== STATED TASK ==
Quote the lines that run from the line containing "obj.matrix_world = world" down to the line containing "return made". Include both of those lines, reproduce each exactly, and omit everything else.

------ SOURCE EXCERPT

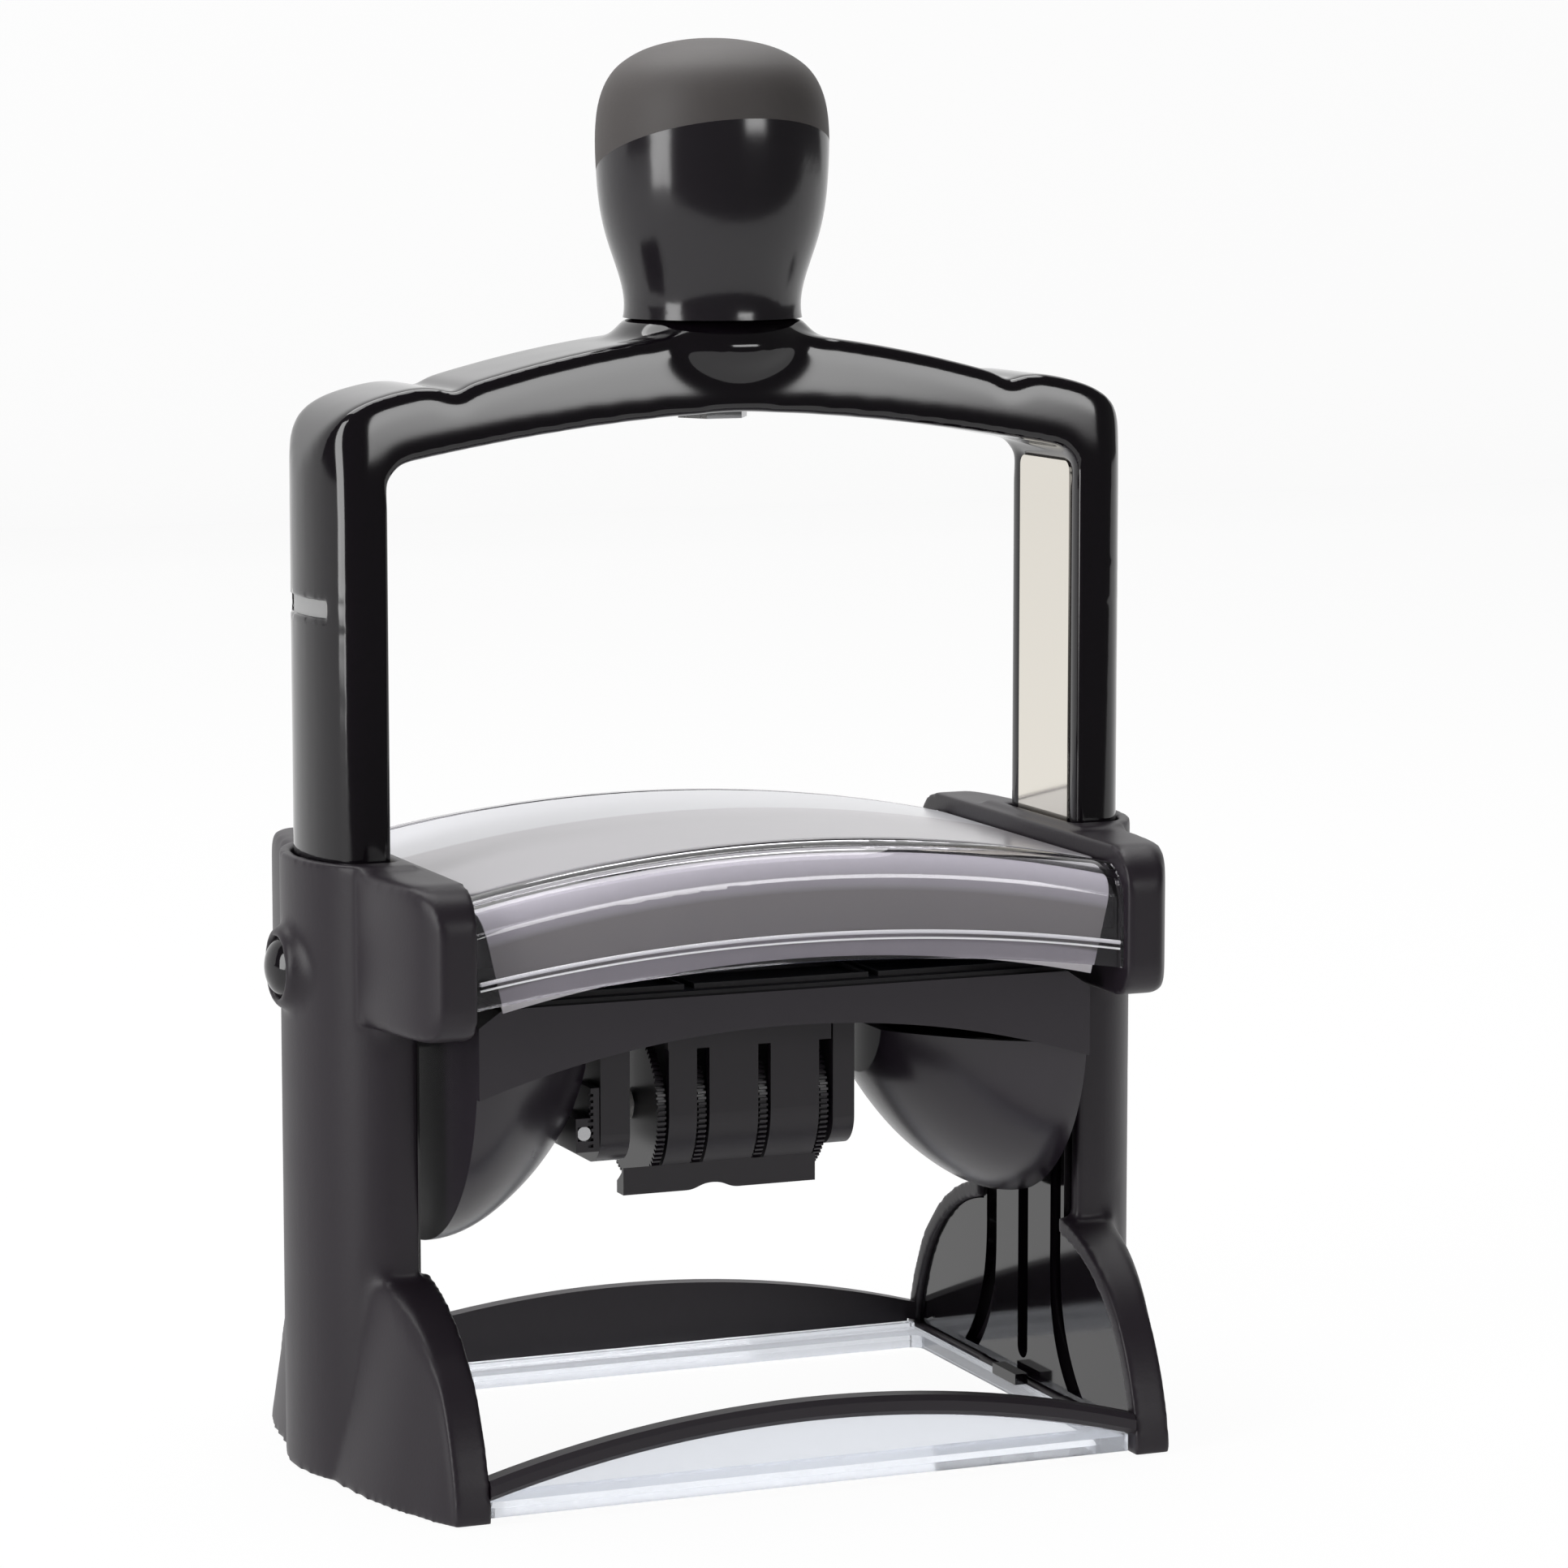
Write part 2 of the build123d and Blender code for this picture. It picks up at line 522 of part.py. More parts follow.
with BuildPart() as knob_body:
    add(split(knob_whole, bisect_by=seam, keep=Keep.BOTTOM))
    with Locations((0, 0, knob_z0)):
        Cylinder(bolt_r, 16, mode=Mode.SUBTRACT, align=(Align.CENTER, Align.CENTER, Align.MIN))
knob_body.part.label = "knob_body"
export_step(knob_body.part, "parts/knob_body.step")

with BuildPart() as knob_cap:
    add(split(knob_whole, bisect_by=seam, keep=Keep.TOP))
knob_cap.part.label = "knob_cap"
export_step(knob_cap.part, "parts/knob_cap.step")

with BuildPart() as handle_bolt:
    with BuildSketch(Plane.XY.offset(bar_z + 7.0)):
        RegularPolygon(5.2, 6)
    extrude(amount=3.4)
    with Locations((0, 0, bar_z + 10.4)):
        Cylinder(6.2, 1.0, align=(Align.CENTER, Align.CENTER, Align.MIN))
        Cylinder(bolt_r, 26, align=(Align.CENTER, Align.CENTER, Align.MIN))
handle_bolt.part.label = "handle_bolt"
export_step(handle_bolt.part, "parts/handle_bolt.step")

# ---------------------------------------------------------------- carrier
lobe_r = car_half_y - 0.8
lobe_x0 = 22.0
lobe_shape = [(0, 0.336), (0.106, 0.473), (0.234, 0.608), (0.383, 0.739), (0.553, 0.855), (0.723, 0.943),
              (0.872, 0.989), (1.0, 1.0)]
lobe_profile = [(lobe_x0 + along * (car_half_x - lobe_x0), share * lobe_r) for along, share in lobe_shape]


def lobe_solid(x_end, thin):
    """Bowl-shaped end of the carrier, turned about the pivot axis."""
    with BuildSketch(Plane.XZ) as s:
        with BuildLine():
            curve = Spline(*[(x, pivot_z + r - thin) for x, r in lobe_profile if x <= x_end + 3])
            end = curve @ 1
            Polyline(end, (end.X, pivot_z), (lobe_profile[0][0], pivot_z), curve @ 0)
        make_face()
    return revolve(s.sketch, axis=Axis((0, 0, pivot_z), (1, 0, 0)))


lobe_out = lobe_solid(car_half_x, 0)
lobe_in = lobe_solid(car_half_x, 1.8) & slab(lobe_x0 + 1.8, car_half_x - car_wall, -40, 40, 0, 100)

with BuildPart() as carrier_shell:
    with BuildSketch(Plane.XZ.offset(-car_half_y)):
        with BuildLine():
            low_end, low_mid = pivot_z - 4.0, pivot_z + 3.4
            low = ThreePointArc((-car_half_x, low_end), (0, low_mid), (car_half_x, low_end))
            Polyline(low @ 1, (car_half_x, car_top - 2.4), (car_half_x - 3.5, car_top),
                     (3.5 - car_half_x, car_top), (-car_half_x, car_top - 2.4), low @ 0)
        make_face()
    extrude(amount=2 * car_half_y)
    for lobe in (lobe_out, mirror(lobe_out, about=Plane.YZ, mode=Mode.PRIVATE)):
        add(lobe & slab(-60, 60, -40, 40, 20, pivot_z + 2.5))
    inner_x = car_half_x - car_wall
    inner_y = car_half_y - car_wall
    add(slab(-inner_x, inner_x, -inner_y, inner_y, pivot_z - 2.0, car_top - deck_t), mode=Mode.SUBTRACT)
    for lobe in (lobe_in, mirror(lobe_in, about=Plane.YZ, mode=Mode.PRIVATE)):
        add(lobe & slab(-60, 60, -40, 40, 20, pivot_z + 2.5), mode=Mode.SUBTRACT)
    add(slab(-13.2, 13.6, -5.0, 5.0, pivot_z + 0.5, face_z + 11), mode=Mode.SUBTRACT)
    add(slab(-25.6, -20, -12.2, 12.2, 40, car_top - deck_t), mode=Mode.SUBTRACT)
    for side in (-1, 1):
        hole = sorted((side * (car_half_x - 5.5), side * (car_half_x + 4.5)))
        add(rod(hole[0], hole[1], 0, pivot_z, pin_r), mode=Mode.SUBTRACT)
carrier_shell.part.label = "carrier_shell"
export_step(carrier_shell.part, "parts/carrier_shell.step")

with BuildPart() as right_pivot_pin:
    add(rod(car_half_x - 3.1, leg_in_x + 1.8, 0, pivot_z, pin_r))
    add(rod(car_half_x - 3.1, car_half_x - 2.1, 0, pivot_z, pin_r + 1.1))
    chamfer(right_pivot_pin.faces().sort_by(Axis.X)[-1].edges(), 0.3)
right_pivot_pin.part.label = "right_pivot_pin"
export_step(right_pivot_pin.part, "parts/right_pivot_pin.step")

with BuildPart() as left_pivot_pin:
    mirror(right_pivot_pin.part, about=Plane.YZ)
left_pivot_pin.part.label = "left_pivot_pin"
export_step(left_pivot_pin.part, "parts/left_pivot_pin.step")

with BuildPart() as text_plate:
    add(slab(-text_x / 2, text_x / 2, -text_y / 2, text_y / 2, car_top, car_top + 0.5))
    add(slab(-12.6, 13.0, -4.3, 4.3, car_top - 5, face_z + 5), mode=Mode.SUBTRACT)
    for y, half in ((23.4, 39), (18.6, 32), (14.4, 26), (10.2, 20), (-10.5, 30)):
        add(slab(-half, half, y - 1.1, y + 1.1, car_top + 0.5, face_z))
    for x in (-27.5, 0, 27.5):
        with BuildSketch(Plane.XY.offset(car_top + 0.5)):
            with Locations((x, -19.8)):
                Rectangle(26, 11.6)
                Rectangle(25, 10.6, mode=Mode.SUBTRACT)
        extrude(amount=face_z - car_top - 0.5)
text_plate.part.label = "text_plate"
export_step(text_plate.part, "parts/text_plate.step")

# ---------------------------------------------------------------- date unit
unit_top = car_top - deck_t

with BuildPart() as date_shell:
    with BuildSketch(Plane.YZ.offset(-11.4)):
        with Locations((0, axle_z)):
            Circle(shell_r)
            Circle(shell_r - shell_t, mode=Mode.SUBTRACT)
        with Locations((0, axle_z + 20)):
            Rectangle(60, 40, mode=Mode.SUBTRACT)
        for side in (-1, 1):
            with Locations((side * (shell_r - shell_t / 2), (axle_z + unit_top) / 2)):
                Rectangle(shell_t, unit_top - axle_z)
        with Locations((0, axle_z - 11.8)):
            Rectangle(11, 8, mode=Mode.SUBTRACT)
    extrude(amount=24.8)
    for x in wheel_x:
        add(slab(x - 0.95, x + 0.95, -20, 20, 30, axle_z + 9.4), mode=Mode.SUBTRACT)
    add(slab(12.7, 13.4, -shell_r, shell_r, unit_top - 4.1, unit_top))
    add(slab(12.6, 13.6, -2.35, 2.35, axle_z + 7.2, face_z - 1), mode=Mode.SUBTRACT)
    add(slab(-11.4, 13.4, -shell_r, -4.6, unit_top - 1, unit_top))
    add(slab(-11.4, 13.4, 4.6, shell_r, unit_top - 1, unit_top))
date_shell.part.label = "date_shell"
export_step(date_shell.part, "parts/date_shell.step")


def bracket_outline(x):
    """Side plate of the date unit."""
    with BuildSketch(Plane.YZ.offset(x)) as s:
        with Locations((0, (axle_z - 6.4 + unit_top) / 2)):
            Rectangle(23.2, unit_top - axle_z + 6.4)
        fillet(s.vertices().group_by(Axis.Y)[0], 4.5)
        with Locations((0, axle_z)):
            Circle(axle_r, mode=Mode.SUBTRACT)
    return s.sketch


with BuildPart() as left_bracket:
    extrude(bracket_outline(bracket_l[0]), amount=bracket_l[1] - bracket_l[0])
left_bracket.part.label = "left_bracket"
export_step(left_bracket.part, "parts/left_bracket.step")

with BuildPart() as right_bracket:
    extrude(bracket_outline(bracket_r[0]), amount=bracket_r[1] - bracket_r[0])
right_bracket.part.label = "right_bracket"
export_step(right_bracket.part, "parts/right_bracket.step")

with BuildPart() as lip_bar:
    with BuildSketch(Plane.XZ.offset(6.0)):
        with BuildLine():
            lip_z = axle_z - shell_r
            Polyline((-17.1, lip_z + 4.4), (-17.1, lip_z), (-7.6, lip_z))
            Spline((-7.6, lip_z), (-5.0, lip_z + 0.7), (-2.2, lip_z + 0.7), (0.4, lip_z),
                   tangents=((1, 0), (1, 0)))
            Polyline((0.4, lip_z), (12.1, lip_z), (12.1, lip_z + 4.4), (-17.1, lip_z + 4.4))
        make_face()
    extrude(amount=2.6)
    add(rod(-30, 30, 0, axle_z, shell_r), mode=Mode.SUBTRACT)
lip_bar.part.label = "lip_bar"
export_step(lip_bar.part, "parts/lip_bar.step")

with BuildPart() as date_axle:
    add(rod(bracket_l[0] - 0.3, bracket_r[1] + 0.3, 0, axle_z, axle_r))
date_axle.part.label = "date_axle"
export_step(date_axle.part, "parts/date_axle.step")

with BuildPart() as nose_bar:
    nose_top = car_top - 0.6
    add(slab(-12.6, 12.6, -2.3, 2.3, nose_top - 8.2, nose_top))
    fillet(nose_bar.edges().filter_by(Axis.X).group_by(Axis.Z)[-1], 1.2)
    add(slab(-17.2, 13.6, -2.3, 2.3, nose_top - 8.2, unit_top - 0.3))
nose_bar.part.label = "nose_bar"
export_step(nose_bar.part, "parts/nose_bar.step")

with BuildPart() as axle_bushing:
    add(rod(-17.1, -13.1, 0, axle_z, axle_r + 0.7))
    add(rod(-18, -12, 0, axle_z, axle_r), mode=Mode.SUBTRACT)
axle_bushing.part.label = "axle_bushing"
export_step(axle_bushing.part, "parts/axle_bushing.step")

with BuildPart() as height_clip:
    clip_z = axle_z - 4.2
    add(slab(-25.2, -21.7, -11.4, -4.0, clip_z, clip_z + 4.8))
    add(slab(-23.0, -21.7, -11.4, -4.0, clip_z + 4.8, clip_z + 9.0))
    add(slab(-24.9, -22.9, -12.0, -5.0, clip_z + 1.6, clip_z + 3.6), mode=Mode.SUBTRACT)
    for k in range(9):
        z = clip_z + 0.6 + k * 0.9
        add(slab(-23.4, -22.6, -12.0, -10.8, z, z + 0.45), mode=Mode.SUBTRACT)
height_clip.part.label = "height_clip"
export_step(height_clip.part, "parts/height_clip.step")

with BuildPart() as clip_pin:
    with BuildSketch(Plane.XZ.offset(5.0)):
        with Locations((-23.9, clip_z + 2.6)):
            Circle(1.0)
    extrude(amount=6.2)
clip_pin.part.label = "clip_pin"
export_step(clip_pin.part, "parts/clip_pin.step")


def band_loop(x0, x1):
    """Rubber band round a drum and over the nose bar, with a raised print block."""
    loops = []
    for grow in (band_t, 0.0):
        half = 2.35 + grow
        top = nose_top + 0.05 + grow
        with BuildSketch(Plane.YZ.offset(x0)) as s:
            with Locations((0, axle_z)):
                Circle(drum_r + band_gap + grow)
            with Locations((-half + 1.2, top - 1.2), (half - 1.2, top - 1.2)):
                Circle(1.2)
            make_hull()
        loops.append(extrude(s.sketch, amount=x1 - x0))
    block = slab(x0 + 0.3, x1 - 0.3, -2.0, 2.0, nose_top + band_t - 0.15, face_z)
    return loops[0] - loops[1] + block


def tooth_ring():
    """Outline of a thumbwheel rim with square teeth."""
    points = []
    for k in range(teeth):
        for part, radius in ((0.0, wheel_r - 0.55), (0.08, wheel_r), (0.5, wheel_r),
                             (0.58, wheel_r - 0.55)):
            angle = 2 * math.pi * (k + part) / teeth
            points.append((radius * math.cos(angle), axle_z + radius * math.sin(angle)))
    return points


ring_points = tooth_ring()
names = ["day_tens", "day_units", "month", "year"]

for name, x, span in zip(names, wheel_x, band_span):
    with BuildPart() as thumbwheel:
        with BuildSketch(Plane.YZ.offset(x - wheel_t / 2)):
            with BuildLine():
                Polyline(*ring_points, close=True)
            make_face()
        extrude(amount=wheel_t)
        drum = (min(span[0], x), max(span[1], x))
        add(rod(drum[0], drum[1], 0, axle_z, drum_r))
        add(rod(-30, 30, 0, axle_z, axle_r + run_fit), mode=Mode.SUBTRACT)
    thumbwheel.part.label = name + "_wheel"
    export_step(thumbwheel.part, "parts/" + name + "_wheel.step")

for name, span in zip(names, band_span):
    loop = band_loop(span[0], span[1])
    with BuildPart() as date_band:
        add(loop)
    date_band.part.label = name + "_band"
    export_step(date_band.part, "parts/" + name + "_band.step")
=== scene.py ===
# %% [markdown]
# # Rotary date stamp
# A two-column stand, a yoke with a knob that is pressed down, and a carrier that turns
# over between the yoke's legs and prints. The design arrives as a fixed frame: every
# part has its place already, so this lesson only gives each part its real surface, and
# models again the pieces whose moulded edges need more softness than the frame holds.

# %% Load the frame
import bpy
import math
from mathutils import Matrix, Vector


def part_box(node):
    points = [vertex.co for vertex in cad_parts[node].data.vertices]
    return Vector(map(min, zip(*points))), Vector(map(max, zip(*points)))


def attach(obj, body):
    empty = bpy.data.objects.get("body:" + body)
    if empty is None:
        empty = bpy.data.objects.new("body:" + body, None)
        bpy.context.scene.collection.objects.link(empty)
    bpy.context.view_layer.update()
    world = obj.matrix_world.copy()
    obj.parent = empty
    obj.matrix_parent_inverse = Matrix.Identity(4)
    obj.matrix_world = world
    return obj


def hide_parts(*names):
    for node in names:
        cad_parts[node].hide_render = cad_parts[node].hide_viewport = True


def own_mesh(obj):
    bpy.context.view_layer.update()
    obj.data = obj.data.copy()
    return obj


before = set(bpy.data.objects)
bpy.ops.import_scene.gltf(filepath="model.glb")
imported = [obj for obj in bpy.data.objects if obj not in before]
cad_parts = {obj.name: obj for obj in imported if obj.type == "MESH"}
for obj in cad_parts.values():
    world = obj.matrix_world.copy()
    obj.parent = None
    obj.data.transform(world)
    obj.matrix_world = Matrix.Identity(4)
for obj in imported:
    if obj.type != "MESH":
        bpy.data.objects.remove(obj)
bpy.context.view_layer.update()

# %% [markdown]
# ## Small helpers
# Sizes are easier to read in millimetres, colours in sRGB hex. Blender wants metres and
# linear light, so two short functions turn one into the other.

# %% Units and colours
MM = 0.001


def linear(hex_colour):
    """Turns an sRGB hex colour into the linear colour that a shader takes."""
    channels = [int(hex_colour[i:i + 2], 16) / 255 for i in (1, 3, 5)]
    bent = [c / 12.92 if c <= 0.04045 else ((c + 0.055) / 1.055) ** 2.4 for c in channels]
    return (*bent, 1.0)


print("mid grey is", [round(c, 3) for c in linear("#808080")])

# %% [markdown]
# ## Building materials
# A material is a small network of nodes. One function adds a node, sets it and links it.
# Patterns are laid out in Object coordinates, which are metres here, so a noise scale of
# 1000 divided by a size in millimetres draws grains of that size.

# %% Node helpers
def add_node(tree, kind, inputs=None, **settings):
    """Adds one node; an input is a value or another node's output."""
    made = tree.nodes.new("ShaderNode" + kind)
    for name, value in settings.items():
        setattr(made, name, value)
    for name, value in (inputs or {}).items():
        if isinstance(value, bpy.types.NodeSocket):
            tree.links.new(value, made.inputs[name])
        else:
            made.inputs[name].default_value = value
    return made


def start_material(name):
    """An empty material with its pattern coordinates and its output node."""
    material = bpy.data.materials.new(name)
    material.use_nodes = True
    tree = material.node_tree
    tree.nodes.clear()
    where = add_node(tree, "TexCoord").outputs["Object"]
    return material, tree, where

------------

== WRITTEN ANSWER ==
    obj.matrix_world = world
    return obj


def hide_parts(*names):
    for node in names:
        cad_parts[node].hide_render = cad_parts[node].hide_viewport = True


def own_mesh(obj):
    bpy.context.view_layer.update()
    obj.data = obj.data.copy()
    return obj


before = set(bpy.data.objects)
bpy.ops.import_scene.gltf(filepath="model.glb")
imported = [obj for obj in bpy.data.objects if obj not in before]
cad_parts = {obj.name: obj for obj in imported if obj.type == "MESH"}
for obj in cad_parts.values():
    world = obj.matrix_world.copy()
    obj.parent = None
    obj.data.transform(world)
    obj.matrix_world = Matrix.Identity(4)
for obj in imported:
    if obj.type != "MESH":
        bpy.data.objects.remove(obj)
bpy.context.view_layer.update()

# %% [markdown]
# ## Small helpers
# Sizes are easier to read in millimetres, colours in sRGB hex. Blender wants metres and
# linear light, so two short functions turn one into the other.

# %% Units and colours
MM = 0.001


def linear(hex_colour):
    """Turns an sRGB hex colour into the linear colour that a shader takes."""
    channels = [int(hex_colour[i:i + 2], 16) / 255 for i in (1, 3, 5)]
    bent = [c / 12.92 if c <= 0.04045 else ((c + 0.055) / 1.055) ** 2.4 for c in channels]
    return (*bent, 1.0)


print("mid grey is", [round(c, 3) for c in linear("#808080")])

# %% [markdown]
# ## Building materials
# A material is a small network of nodes. One function adds a node, sets it and links it.
# Patterns are laid out in Object coordinates, which are metres here, so a noise scale of
# 1000 divided by a size in millimetres draws grains of that size.

# %% Node helpers
def add_node(tree, kind, inputs=None, **settings):
    """Adds one node; an input is a value or another node's output."""
    made = tree.nodes.new("ShaderNode" + kind)
    for name, value in settings.items():
        setattr(made, name, value)
    for name, value in (inputs or {}).items():
        if isinstance(value, bpy.types.NodeSocket):
            tree.links.new(value, made.inputs[name])
        else:
            made.inputs[name].default_value = value
    return made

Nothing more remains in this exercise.